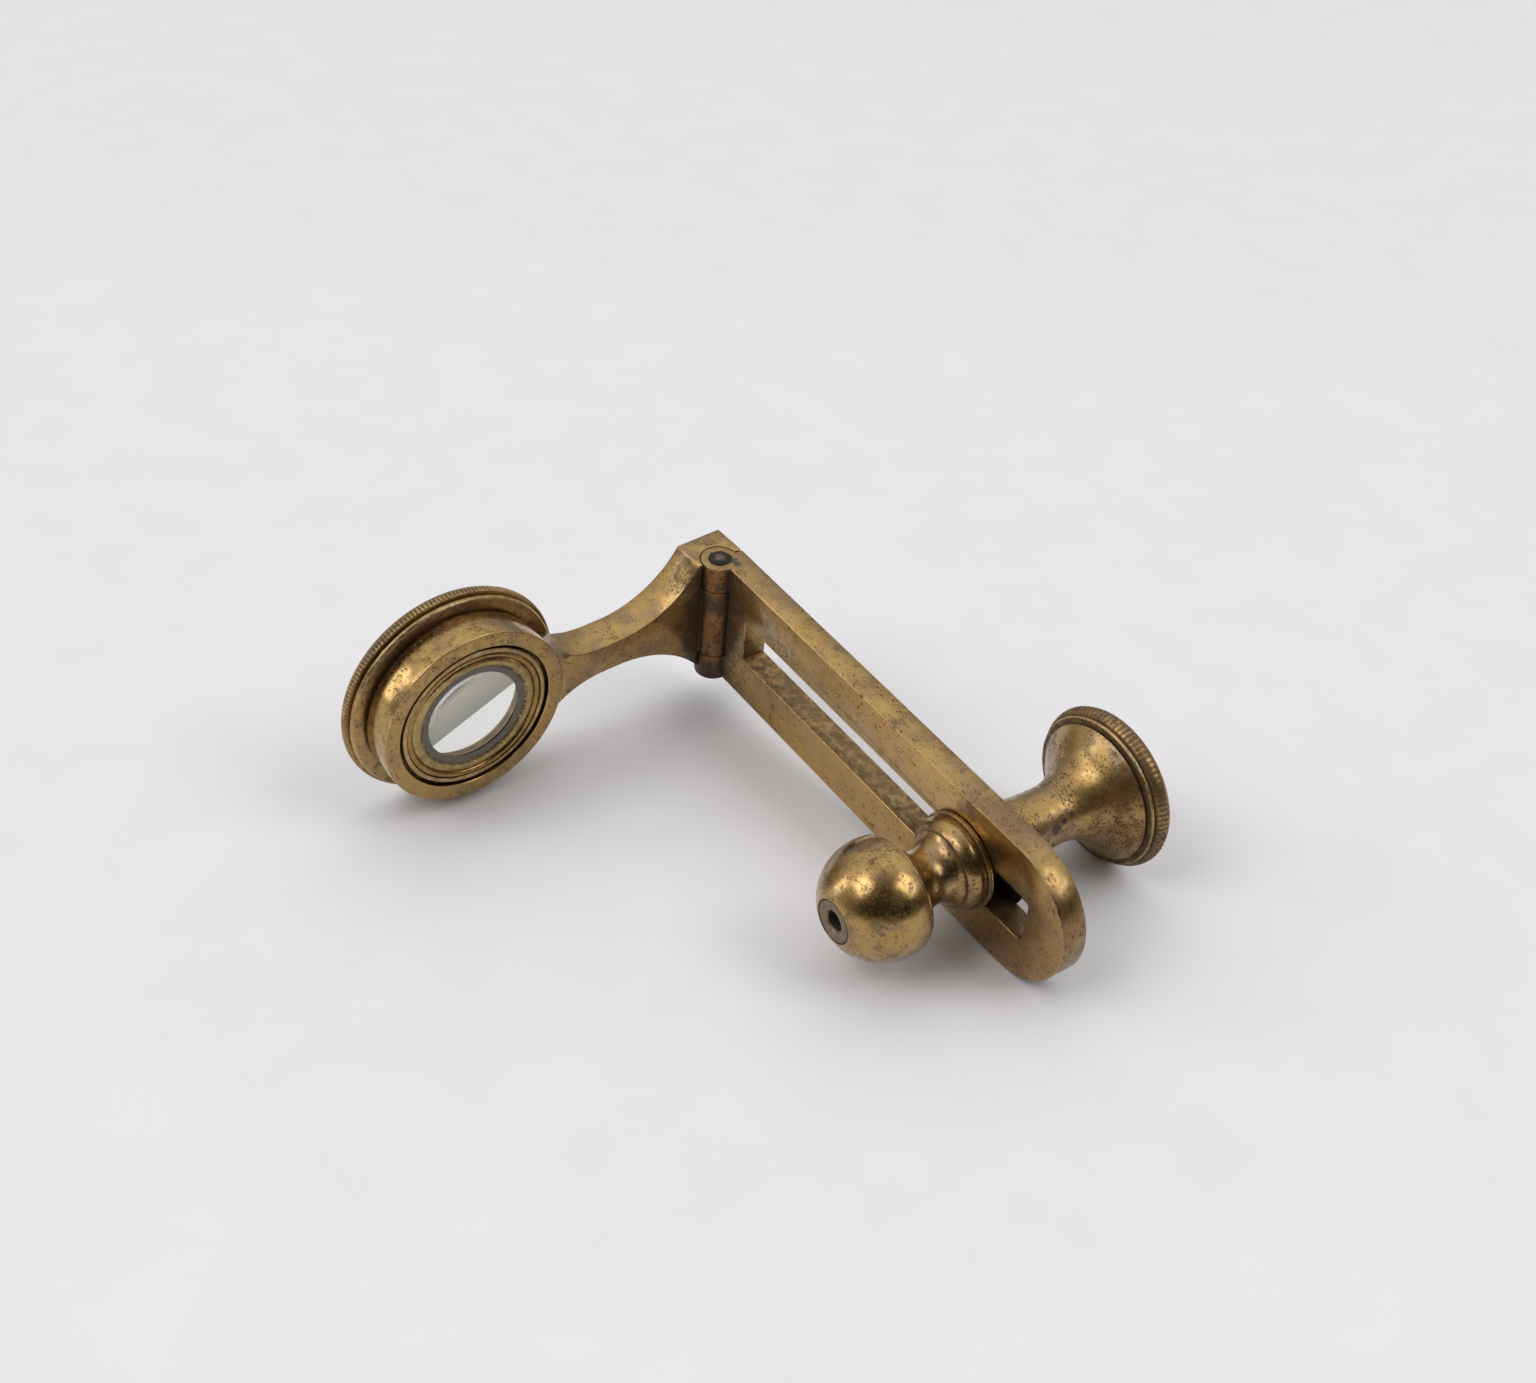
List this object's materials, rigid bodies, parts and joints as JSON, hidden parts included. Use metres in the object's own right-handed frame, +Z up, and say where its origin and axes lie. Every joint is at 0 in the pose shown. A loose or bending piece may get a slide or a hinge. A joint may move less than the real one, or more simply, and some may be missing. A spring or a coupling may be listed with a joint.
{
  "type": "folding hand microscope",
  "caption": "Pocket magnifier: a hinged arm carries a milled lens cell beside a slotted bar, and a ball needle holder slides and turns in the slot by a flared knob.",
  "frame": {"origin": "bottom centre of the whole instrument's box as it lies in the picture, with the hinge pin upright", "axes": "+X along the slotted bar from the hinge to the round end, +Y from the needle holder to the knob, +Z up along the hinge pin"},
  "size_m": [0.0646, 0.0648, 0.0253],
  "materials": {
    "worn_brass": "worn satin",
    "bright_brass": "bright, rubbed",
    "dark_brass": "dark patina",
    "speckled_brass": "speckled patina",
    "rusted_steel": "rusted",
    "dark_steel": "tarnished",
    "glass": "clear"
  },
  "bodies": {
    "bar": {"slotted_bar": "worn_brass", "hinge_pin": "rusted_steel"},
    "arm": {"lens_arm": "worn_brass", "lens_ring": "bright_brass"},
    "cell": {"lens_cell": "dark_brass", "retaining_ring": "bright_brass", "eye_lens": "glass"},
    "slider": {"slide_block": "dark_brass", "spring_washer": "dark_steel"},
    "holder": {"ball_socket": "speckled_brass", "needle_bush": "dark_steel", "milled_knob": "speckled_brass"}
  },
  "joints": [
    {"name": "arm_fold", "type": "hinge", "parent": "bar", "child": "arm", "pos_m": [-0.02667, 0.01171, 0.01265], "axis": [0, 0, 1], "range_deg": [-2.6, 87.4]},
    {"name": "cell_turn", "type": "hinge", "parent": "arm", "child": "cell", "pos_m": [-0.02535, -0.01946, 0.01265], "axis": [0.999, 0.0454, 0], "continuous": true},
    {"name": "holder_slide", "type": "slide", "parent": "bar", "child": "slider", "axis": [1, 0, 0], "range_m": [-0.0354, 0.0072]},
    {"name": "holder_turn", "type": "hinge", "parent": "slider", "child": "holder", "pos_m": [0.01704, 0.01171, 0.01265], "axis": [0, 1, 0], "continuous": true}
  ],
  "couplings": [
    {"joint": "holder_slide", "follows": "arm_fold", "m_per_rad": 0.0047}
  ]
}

- - - -

- AIM OF THE EXERCISE -
Return the listing above in its exact form.

- TASK ANSWER -
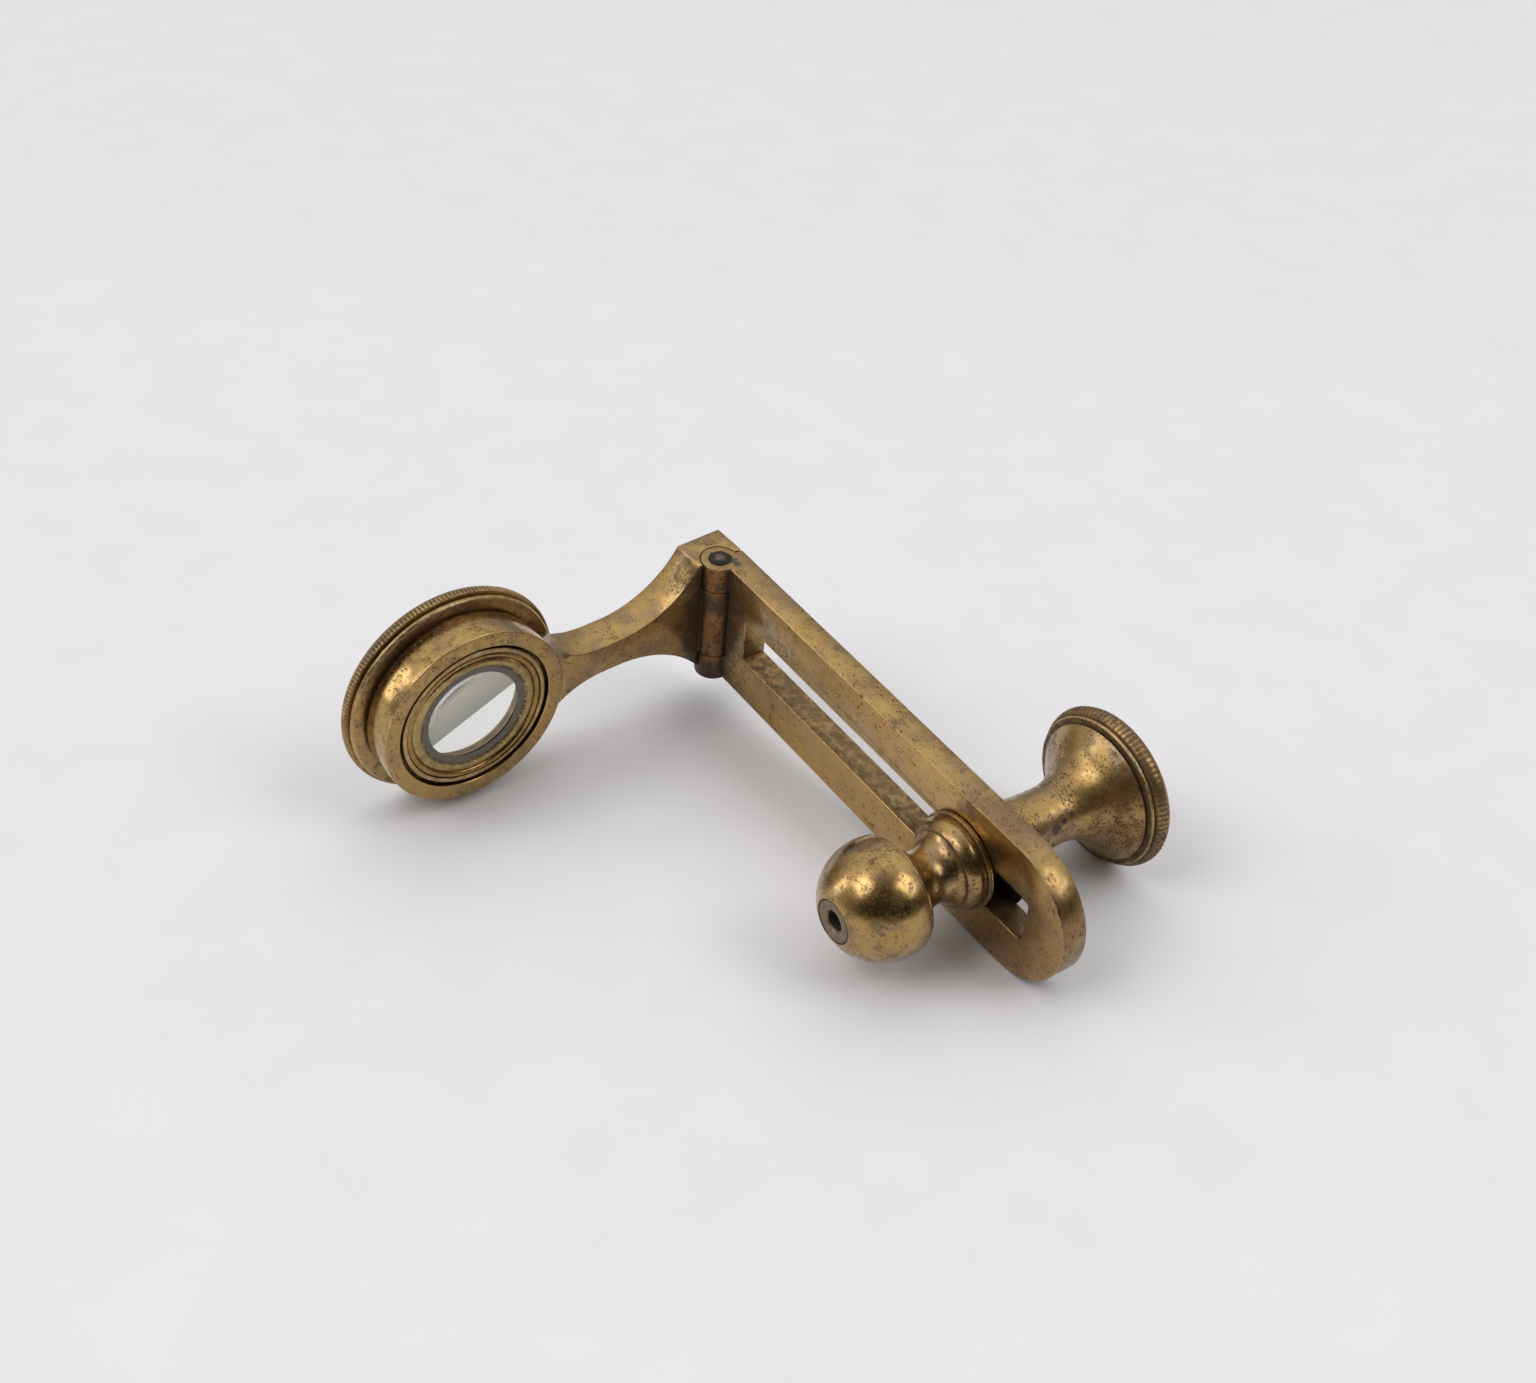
List this object's materials, rigid bodies, parts and joints as JSON, hidden parts included. Use metres in the object's own right-handed frame, +Z up, and say where its origin and axes lie. Every joint is at 0 in the pose shown. A loose or bending piece may get a slide or a hinge. A joint may move less than the real one, or more simply, and some may be missing. A spring or a coupling may be listed with a joint.
{
  "type": "folding hand microscope",
  "caption": "Pocket magnifier: a hinged arm carries a milled lens cell beside a slotted bar, and a ball needle holder slides and turns in the slot by a flared knob.",
  "frame": {"origin": "bottom centre of the whole instrument's box as it lies in the picture, with the hinge pin upright", "axes": "+X along the slotted bar from the hinge to the round end, +Y from the needle holder to the knob, +Z up along the hinge pin"},
  "size_m": [0.0646, 0.0648, 0.0253],
  "materials": {
    "worn_brass": "worn satin",
    "bright_brass": "bright, rubbed",
    "dark_brass": "dark patina",
    "speckled_brass": "speckled patina",
    "rusted_steel": "rusted",
    "dark_steel": "tarnished",
    "glass": "clear"
  },
  "bodies": {
    "bar": {"slotted_bar": "worn_brass", "hinge_pin": "rusted_steel"},
    "arm": {"lens_arm": "worn_brass", "lens_ring": "bright_brass"},
    "cell": {"lens_cell": "dark_brass", "retaining_ring": "bright_brass", "eye_lens": "glass"},
    "slider": {"slide_block": "dark_brass", "spring_washer": "dark_steel"},
    "holder": {"ball_socket": "speckled_brass", "needle_bush": "dark_steel", "milled_knob": "speckled_brass"}
  },
  "joints": [
    {"name": "arm_fold", "type": "hinge", "parent": "bar", "child": "arm", "pos_m": [-0.02667, 0.01171, 0.01265], "axis": [0, 0, 1], "range_deg": [-2.6, 87.4]},
    {"name": "cell_turn", "type": "hinge", "parent": "arm", "child": "cell", "pos_m": [-0.02535, -0.01946, 0.01265], "axis": [0.999, 0.0454, 0], "continuous": true},
    {"name": "holder_slide", "type": "slide", "parent": "bar", "child": "slider", "axis": [1, 0, 0], "range_m": [-0.0354, 0.0072]},
    {"name": "holder_turn", "type": "hinge", "parent": "slider", "child": "holder", "pos_m": [0.01704, 0.01171, 0.01265], "axis": [0, 1, 0], "continuous": true}
  ],
  "couplings": [
    {"joint": "holder_slide", "follows": "arm_fold", "m_per_rad": 0.0047}
  ]
}